Much has been written over the years about our five state championship teams, but there have been several teams of note that didn't earn the big prize.

One would assume that was because those Bulldog teams lost a key game and were eliminated. However, 50 years ago a group of Bulldogs went undefeated and were still denied a chance to compete for the state title.

The 1961 Thomson Bulldogs, led by Coach Jack Harper, finished the season with an 8-0-2 record. Harper was assisted by Mac Copeland and Darrell Smith. Unfortunately, they played in what was arguably the toughest Class B Region in the state in the early '60s, which included Morgan County, led by Bill Corry, and Washington-Wilkes, led by Charlie Davidson.

According to the Georgia High School Football Historian's Association, Corry led Morgan County to an unbelievable 78-6-3 record and four state titles from 1956-62 before opting to enter school administration.

Davidson led Washington-Wilkes to four state titles in the 1960s. He won 239 games in 33 years as a head coach in Washington and Darlington, a private school in Rome.

Thomson fielded its best team in 1961 since the 1954 Dogs went 10-2, losing in the state playoffs to Model.
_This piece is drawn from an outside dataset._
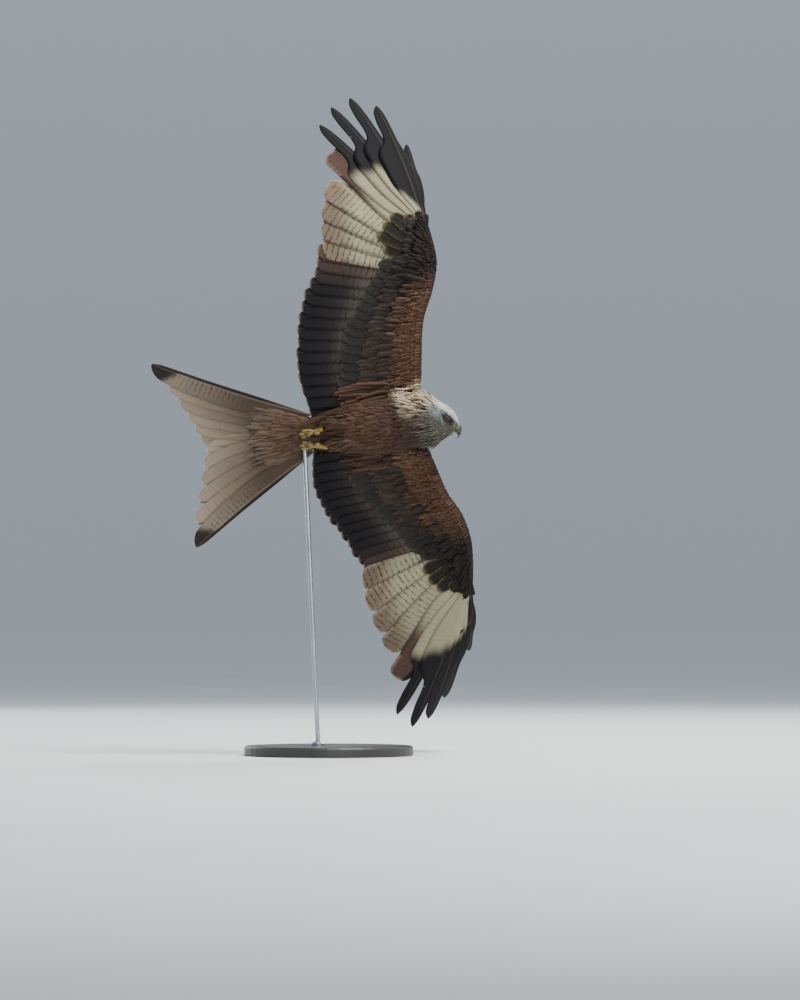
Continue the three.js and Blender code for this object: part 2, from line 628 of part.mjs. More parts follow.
// The steel rod with its collar, from the top of the base up into the bird's left flank.
function rod(grow = 0) {
  const top = new THREE.Vector3(STAND.socketX, STAND.socketY, STAND.socketZ).applyMatrix4(birdMatrix());
  const low = new THREE.Vector3(STAND.rodFootX, 0, STAND.baseThickness + GAP);
  const along = top.clone().sub(low);
  const shaft = new THREE.CylinderGeometry(STAND.rodRadius + grow, STAND.rodRadius + grow,
    along.length() + 12 + grow, STAND.rodSides);
  const matrix = new THREE.Matrix4().compose(low.clone().add(top).multiplyScalar(0.5),
    new THREE.Quaternion().setFromUnitVectors(new THREE.Vector3(0, 1, 0), along.normalize()),
    new THREE.Vector3(1, 1, 1));
  const collar = new THREE.LatheGeometry([[0, 0], [STAND.collarRadius, 0], [STAND.collarRadius, 5],
    [STAND.collarRadius - 5, STAND.collarHeight], [0, STAND.collarHeight]].map((p) => new THREE.Vector2(...p)), 28);
  const upright = new THREE.Matrix4().makeTranslation(low.x, low.y, low.z)
    .multiply(new THREE.Matrix4().makeRotationX(Math.PI / 2));
  const whole = solid(shaft, matrix).add(solid(collar, upright));
  const room = new THREE.BoxGeometry(1000, 1000, 200);
  return whole.subtract(solid(room, new THREE.Matrix4().makeTranslation(0, 0, low.z - 100)));
}

function base() {
  const { baseRadius: r, baseThickness: h, baseBevel: b } = STAND;
  const profile = [[0, 0], [r - b / 2, 0], [r, b / 2], [r, h - b], [r - b, h], [0, h]];
  const lathe = new THREE.LatheGeometry(profile.map((p) => new THREE.Vector2(...p)), 44);
  return solid(lathe, new THREE.Matrix4().makeRotationX(Math.PI / 2));
}

const bird = new THREE.Group();
bird.applyMatrix4(birdMatrix());
const rodInBird = rod(GAP).transform(birdMatrix().invert().toArray());
const torsoRoom = bodyLoft(TORSO, 14, GAP).add(rodInBird);
const skull = headFrame();
const skullRoom = skullLoft(GAP).transform(skull.toArray());
const bodyRoom = torsoRoom.add(bodyLoft(NECK, 9, GAP));
const chinRoom = solid(billLoft(LOWER_BILL, 14, GAP * 2)).transform(skull.toArray());

bird.add(piece('torso', bodyLoft(TORSO, 14).subtract(rodInBird), COLOURS.bodyFeather));
const neck = bodyLoft(NECK, 9).subtract(skullRoom).subtract(torsoRoom).subtract(chinRoom);
bird.add(piece('neck', neck, COLOURS.neckFeather));
bird.add(piece('tail', tail(torsoRoom), COLOURS.tailFeather));
bird.add(piece('wing_left', wing(WINGS.left, bodyRoom), COLOURS.flightFeather));
bird.add(piece('wing_right', wing(WINGS.right, bodyRoom), COLOURS.flightFeather));
for (const [name, side] of [['left', 1], ['right', -1]]) {
  const legRoom = torsoRoom.add(thigh(side, GAP));
  bird.add(piece(`thigh_${name}`, thigh(side).subtract(torsoRoom), COLOURS.bodyFeather));
  bird.add(piece(`foot_${name}`, foot(FEET[name], side).subtract(legRoom), COLOURS.skin));
}

const headGroup = new THREE.Group();
headGroup.applyMatrix4(skull);
headGroup.add(piece('head', head(), COLOURS.headFeather));
headGroup.add(piece('bill_upper', upperBill(), COLOURS.bill, 0.35));
headGroup.add(piece('bill_lower', solid(billLoft(LOWER_BILL)), COLOURS.bill, 0.35));
for (const [name, side] of [['left', 1], ['right', -1]]) {
  const eye = ball([EYE.radius, EYE.radius, EYE.radius], [EYE.forward, side * EYE.side, EYE.up]);
  headGroup.add(piece(`eye_${name}`, eye, COLOURS.iris, 0.1));
}
bird.add(headGroup);

const kite = new THREE.Group();
kite.add(piece('stand_base', base(), COLOURS.base, 0.5));
kite.add(piece('stand_rod', rod(), COLOURS.steel, 0.3, 1));
kite.add(bird);

export default kite;
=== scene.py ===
"""A red kite banking on a plain display stand: skin, plumage, bill, eyes, feet and finishes
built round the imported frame.

Sizes are millimetres in the bird's own frame, +X to the bill, +Y to the left wing and +Z to
the back. Flight.to_world turns them into metres in the frame's own axes.
"""

import logging
import math
from collections.abc import Callable, Iterator, Sequence
from dataclasses import dataclass, field
from enum import Enum

import bpy
import numpy as np
from mathutils import Matrix, Vector

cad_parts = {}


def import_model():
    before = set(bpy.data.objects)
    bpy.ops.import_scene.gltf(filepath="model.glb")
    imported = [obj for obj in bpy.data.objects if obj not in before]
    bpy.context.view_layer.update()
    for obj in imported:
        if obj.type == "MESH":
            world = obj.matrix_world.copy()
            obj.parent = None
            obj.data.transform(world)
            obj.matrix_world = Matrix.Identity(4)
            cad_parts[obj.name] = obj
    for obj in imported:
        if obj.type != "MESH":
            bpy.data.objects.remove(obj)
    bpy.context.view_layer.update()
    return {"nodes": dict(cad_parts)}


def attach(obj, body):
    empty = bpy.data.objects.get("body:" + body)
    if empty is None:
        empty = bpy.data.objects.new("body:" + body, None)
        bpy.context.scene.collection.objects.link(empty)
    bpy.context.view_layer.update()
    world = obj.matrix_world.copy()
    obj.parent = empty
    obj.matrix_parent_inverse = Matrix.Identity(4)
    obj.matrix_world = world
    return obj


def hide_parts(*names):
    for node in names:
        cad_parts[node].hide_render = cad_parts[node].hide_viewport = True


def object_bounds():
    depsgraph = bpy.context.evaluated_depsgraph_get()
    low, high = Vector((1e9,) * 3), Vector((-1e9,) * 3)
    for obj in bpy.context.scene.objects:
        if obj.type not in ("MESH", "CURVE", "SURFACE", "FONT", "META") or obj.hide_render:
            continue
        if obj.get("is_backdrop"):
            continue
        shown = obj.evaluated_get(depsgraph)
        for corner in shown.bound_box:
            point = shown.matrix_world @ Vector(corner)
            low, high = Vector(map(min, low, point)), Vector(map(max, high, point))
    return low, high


logging.basicConfig(level=logging.INFO, format="%(message)s")
LOG = logging.getLogger("kite")

MM = 0.001
BODY = "root"
TURN = 2 * math.pi
Array = np.ndarray
Rows = Sequence[Sequence[float]]
Curve = tuple[tuple[float, float], ...]
Random = np.random.Generator
Place = Callable[[Array, Array, Array], Array]
Paint = Callable[[Array, Array, Array, "Vane"], dict[str, Array]]
Material = bpy.types.Material
Object = bpy.types.Object
Socket = bpy.types.NodeSocket


class Face(Enum):
    """The two faces of a wing or a tail."""

    ABOVE = 1
    BELOW = -1


class Side(Enum):
    """The bird's own sides, as the sign of Y."""

    LEFT = 1
    RIGHT = -1


def colour(code: str | Array) -> Array:
    """A hex colour as linear red, green and blue.

    Args:
        code: Six hex digits, or linear values, which stay as they are.

    Returns:
        Three linear values.
    """
    if not isinstance(code, str):
        return code
    srgb = np.array([int(code[i : i + 2], 16) / 255 for i in (0, 2, 4)])
    return np.where(srgb <= 0.04045, srgb / 12.92, ((srgb + 0.055) / 1.055) ** 2.4)


def mix(a: Array | float, b: Array | float, at: Array | float) -> Array | float:
    """A value between a and b."""
    return a + (b - a) * at


def blend(a: Array | str, b: Array | str, at: Array) -> Array:
    """Colours between two colours, with one weight for each row."""
    a, b = colour(a), colour(b)
    return a + (b - a) * np.clip(at, 0, 1)[..., None]


def plain(hue: Array | str, count: int) -> Array:
    """One colour for each of a number of points."""
    return np.tile(colour(hue), (count, 1))


def ease(value: Array | float, low: float, high: float) -> Array:
    """Rises smoothly from 0 at low to 1 at high."""
    t = np.clip((np.asarray(value, float) - low) / (high - low), 0, 1)
    return t * t * (3 - 2 * t)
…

They ran roughshod over seven of their 10 opponents, with only Swainsboro keeping the score close in a 7-6 Bulldog win. This team, featuring 15 seniors, an unusually high number for a Class B school, allowed only 49 points in 10 games, while scoring 222 points using its Wing T offense.

Unfortunately, the games with Morgan County and Washington-Wilkes both ended in 6-6 ties. Thomson was denied a chance at the state playoffs when Morgan County defeated Washington-Wilkes and secured the region title, and therefore, the only playoff berth as allowed by the Georgia High School Association at that time.

You have to wonder how this team, which was one of only two undefeated teams in Class B that year, would have fared in today's playoff system. The Atlanta Constitution and the Journal, had them ranked fifth and sixth, respectively, in final polls.

This team featured several fine backs led by Don McNeill, who went on to play at Presbyterian; Billy Harvey; and Earl "Junebug" Hudson. The quarterback was one of the few juniors who started on the team, Ned Harbeson. Bob Knox Jr., who made All-State, and Billy Moon were ends. Several linemen rotated on both sides of the ball. They included Richard Dozier, Terry Shepherd, Billy Weaver, Charles Goldman, Carl Puls, Tommy Walden, Jimmy Hutchinson and Jimmy Chapman. Seniors Randy Reeves and Ike Bledsoe also saw action in the backfield.

In 26 years as a coach and 31 as a teacher, I noticed that when a school was fortunate enough to have good athletic teams it usually meant that there were many outstanding youngsters destined for success across the entire student body. This was true of the undefeated 1961 Bulldogs. Puls is a successful attorney in Rockdale County, Knox is an attorney and former mayor of Thomson. Dozier and several others have been successful in business. Goldman became a vice president for Days Inn. Harvey is a graduate of the U.S. Military Academy at West Point and retired as a colonel after years of service to our country.

While these men were denied a chance to pursue a state championship in 1961, it didn't deter them from becoming great citizens and men of character who still contribute to their communities every day.

After all, isn't that what high school athletics is supposed to teach?